Bien qu’en surcharge pondérale chronique, il est toujours affamé.
Il se remplit de n’importe quoi pour combler son estomac à double paroi.
Son corps vermoulu est le tronc d’une forêt de crimes.
Ses quatre pieds se marchent dessus.
Ses quatre mains se palpent le cul.
Ses quatre yeux s’auto-surveillent.
Ses deux têtes se tordent le cou.
Inquiet, il tient à s’assurer de la présence constante de son corps fusionnel.
Ses deux lèvres soudées se mordent jusqu’au sang pour se convaincre de leur amour mutuel.
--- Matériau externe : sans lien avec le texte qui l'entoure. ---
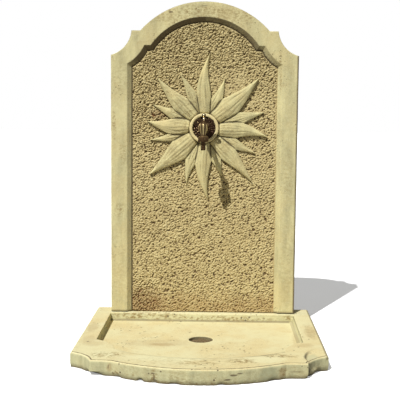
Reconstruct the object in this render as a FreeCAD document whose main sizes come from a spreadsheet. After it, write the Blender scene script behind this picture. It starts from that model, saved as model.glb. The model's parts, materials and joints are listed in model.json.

Ses deux sexes rudimentaires sont toujours emboîtés,
Leurs muqueuses sont collées par du sperme séché.
Son ventre toujours fécond expulse des tas de bêtes immondes qui le videront de sa sève empoisonnée.
Les deux moitiés complémentaires se contemplent dans les miroirs de la télé,
Elles se trouvent belles.
Enchaînées par un amour exclusif et dévorant, elles se nourrissent l’une l’autre,
Aucune aventure n’est tolérée, plutôt crever.
Sa double personnalité lui permet une vie sadomasochiste très raffinée.
Ses corps s’ajoutent, mais ses cerveaux n’en forment plus qu’un, divisé par deux.
Parfois, du monstre tendrement enlacé surgit un avorton criard pendu à un cordon qui cherche à toucher le sol pour s’échapper avant de mourir étouffé ou incorporé.
Les clones qui sortent de lui vont s’amalgamer avec l’amour de leur vie pour créer un nouveau foyer d’infection.
Pâles copies conformes qu’on nomme reproductions.
Toujours en conflit avec lui-même, il marche de biais, comme les crabes, jusqu’à la tombe qu’il creuse avec ses mandibules plombées par le temps.
Il n’en restera rien, juste un moule où d’autres viendront s’étendre.